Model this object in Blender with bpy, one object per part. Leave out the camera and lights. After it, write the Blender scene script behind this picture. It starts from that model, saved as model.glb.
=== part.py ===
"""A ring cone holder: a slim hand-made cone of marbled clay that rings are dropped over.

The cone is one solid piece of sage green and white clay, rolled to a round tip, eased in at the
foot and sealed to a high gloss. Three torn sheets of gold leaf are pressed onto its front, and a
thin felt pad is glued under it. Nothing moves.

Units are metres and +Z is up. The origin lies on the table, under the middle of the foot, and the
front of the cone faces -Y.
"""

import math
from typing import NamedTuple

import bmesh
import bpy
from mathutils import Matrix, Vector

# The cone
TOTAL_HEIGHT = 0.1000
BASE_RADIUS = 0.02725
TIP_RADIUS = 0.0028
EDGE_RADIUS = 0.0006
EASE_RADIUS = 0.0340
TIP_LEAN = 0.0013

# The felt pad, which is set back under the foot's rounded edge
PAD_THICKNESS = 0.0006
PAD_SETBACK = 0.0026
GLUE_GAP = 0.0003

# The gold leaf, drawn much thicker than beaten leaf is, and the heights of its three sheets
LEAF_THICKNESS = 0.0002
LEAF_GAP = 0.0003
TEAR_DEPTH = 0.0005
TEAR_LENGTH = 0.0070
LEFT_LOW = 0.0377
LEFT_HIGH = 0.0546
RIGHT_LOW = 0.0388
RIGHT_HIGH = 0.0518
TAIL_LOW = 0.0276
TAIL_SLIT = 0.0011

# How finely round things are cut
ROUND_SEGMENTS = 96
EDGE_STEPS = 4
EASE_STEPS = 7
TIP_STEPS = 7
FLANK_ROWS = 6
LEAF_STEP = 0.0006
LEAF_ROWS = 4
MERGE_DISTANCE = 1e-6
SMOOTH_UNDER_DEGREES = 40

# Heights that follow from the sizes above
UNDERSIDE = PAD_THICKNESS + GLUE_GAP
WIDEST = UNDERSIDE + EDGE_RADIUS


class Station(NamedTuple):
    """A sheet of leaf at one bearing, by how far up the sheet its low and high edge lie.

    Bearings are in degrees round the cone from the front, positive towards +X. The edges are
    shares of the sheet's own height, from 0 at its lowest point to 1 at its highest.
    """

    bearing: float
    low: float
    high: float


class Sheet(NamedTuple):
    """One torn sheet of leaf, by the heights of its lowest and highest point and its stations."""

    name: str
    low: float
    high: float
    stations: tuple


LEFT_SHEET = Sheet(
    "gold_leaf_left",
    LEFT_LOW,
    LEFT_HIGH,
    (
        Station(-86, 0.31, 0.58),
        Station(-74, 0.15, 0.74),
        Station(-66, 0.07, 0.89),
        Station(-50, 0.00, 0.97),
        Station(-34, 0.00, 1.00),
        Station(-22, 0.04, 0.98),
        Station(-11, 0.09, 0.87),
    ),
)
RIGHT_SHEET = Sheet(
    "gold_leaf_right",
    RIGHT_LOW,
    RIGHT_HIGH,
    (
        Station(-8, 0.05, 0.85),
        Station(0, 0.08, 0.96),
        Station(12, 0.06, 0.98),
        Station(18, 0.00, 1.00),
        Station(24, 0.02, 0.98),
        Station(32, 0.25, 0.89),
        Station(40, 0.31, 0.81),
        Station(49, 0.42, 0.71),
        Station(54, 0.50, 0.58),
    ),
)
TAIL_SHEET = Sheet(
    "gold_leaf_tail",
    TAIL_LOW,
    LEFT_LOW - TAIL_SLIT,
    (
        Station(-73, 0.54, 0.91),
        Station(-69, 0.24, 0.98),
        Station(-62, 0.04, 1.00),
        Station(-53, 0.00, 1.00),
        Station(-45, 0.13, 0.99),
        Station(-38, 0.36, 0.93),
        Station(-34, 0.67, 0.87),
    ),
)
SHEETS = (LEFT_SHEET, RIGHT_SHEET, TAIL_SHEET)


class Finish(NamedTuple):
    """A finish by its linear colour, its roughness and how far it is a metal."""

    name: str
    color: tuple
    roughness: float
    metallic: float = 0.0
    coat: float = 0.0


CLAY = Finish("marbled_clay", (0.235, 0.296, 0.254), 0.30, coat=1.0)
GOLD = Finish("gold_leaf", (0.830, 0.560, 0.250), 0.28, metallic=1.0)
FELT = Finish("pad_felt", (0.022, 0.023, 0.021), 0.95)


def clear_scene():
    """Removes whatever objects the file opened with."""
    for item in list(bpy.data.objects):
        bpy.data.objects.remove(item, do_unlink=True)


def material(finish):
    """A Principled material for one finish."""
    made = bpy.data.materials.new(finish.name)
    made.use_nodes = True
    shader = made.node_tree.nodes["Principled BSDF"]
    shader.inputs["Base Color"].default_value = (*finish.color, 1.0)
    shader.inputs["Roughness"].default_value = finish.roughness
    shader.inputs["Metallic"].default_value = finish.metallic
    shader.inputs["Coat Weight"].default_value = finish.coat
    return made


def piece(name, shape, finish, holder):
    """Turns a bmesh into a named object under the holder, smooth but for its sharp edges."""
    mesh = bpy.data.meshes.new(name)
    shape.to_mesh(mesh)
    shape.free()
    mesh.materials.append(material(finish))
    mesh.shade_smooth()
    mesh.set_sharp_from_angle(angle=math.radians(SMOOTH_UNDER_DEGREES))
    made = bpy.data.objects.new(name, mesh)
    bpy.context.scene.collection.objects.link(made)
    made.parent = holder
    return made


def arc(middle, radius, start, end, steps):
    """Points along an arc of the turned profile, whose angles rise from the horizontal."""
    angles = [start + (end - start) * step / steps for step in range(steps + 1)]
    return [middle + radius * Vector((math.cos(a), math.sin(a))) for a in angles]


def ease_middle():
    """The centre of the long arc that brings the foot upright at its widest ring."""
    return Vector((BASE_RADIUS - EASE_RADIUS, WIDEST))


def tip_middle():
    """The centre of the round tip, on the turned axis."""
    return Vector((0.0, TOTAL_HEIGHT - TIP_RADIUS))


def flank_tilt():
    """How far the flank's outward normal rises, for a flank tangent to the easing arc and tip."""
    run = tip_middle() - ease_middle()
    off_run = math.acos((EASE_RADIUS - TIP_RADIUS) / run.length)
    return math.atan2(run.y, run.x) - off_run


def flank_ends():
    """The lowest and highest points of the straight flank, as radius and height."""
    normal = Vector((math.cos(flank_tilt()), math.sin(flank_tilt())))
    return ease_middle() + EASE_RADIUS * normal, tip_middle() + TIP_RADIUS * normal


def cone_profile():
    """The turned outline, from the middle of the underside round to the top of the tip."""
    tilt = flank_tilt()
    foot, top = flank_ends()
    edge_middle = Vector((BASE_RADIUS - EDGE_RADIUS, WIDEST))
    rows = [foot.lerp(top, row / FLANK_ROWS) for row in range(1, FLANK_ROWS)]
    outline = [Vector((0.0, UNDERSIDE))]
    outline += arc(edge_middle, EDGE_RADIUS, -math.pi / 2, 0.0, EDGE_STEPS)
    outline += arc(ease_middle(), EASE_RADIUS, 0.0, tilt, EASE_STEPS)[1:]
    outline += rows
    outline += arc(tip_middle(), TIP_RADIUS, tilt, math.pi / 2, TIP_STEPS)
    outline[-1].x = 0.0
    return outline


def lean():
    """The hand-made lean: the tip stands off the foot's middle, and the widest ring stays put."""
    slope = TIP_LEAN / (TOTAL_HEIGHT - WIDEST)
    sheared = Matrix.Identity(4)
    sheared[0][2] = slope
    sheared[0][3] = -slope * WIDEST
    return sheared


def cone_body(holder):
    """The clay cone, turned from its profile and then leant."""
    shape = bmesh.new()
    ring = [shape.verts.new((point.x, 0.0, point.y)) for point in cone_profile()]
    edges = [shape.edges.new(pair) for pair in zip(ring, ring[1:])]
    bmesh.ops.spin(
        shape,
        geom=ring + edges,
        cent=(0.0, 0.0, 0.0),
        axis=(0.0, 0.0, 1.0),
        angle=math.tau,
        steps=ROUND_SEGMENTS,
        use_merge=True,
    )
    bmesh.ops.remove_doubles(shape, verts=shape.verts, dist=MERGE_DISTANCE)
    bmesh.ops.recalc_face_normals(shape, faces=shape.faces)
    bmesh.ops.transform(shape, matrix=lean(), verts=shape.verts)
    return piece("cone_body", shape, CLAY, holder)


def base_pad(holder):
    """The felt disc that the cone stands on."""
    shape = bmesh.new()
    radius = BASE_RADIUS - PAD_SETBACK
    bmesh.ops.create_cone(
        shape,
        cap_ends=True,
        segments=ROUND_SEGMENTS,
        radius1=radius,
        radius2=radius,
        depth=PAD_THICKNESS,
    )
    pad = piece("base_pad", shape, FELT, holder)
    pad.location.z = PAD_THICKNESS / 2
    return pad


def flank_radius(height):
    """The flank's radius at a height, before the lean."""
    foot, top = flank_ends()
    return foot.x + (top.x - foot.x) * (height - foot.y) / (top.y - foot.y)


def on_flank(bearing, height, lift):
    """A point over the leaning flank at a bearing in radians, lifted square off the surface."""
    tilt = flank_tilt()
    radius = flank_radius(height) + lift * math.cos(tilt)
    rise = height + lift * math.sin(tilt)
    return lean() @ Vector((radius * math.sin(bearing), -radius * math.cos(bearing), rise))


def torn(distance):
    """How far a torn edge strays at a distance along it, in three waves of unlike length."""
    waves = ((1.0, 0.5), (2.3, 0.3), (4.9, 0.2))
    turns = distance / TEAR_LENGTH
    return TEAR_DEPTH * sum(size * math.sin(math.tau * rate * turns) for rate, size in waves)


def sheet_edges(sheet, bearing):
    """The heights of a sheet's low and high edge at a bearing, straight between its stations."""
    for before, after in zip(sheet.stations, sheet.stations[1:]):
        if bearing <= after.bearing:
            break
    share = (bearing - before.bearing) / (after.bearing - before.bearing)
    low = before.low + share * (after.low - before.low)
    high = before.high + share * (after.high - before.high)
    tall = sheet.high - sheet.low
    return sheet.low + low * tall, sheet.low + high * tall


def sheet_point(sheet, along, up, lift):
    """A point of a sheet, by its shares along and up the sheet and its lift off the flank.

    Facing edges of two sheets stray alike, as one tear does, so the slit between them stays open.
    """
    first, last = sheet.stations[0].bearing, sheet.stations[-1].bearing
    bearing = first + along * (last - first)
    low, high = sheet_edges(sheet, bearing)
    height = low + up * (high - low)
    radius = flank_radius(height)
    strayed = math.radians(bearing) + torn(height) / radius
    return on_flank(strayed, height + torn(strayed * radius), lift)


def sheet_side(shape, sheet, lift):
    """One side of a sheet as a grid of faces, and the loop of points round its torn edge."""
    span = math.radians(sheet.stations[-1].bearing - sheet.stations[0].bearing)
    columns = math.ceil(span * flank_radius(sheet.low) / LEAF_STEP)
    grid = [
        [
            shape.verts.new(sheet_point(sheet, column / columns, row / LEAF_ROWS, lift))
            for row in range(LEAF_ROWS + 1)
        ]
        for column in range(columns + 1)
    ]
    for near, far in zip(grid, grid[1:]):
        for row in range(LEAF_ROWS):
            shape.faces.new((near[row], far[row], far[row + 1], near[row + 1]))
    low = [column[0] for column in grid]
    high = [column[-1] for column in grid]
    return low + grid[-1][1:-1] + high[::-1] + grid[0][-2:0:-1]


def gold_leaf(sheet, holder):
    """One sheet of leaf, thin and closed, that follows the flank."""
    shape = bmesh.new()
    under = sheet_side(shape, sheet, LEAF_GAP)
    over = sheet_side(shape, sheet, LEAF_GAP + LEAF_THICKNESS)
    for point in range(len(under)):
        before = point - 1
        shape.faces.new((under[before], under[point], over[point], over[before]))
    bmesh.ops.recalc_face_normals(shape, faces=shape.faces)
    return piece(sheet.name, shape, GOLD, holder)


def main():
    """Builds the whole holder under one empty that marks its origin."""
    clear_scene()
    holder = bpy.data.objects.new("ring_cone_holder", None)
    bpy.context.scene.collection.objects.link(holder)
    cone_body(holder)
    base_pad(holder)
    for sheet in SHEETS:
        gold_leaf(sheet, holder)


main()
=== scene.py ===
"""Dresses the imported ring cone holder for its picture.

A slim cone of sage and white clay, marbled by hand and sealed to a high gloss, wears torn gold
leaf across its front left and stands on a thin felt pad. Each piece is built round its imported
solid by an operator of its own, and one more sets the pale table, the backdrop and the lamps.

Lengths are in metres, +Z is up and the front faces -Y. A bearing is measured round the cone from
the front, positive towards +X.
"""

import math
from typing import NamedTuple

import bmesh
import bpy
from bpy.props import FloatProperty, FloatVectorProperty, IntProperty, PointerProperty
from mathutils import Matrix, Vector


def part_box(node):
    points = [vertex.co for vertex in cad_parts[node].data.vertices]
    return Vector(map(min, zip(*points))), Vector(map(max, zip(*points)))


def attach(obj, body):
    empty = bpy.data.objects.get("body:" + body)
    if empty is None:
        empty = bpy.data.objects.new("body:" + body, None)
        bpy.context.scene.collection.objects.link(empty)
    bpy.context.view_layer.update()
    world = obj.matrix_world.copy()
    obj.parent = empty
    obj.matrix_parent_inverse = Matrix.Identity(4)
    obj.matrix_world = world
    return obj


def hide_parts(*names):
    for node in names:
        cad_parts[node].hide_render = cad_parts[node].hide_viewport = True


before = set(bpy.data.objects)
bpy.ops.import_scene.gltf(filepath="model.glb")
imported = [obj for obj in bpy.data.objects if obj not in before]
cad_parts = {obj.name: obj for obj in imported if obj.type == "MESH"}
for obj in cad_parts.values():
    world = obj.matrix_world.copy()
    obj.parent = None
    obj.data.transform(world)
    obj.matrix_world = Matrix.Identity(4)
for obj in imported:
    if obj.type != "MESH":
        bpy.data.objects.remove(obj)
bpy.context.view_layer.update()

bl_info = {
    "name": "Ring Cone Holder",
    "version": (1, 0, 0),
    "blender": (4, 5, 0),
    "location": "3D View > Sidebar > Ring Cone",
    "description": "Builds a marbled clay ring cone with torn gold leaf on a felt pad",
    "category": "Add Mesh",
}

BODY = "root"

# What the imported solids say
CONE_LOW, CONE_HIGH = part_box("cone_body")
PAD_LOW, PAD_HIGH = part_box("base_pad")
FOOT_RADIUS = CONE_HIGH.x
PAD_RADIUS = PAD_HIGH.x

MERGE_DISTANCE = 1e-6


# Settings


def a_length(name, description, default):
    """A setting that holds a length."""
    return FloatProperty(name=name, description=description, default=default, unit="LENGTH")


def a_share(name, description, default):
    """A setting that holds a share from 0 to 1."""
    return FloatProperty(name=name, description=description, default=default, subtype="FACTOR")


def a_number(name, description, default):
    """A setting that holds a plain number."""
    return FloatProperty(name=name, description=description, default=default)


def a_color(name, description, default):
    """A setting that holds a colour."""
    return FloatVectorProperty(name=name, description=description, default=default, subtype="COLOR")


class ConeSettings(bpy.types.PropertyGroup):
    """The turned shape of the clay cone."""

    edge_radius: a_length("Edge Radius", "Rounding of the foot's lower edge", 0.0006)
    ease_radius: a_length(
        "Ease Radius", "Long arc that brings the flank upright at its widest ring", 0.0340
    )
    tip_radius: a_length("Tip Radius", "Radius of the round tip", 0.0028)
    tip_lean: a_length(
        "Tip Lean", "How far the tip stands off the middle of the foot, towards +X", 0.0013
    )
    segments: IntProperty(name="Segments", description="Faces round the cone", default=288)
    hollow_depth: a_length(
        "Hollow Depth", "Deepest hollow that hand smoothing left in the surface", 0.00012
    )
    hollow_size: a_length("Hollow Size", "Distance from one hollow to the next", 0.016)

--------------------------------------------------

What the task asks | Transcribe, word for word, every line from the line with "obj.parent = None" to the line with "turned shape of", inclusive, and output nothing else.

Answer to the problem |
    obj.parent = None
    obj.data.transform(world)
    obj.matrix_world = Matrix.Identity(4)
for obj in imported:
    if obj.type != "MESH":
        bpy.data.objects.remove(obj)
bpy.context.view_layer.update()

bl_info = {
    "name": "Ring Cone Holder",
    "version": (1, 0, 0),
    "blender": (4, 5, 0),
    "location": "3D View > Sidebar > Ring Cone",
    "description": "Builds a marbled clay ring cone with torn gold leaf on a felt pad",
    "category": "Add Mesh",
}

BODY = "root"

# What the imported solids say
CONE_LOW, CONE_HIGH = part_box("cone_body")
PAD_LOW, PAD_HIGH = part_box("base_pad")
FOOT_RADIUS = CONE_HIGH.x
PAD_RADIUS = PAD_HIGH.x

MERGE_DISTANCE = 1e-6


# Settings


def a_length(name, description, default):
    """A setting that holds a length."""
    return FloatProperty(name=name, description=description, default=default, unit="LENGTH")


def a_share(name, description, default):
    """A setting that holds a share from 0 to 1."""
    return FloatProperty(name=name, description=description, default=default, subtype="FACTOR")


def a_number(name, description, default):
    """A setting that holds a plain number."""
    return FloatProperty(name=name, description=description, default=default)


def a_color(name, description, default):
    """A setting that holds a colour."""
    return FloatVectorProperty(name=name, description=description, default=default, subtype="COLOR")


class ConeSettings(bpy.types.PropertyGroup):
    """The turned shape of the clay cone."""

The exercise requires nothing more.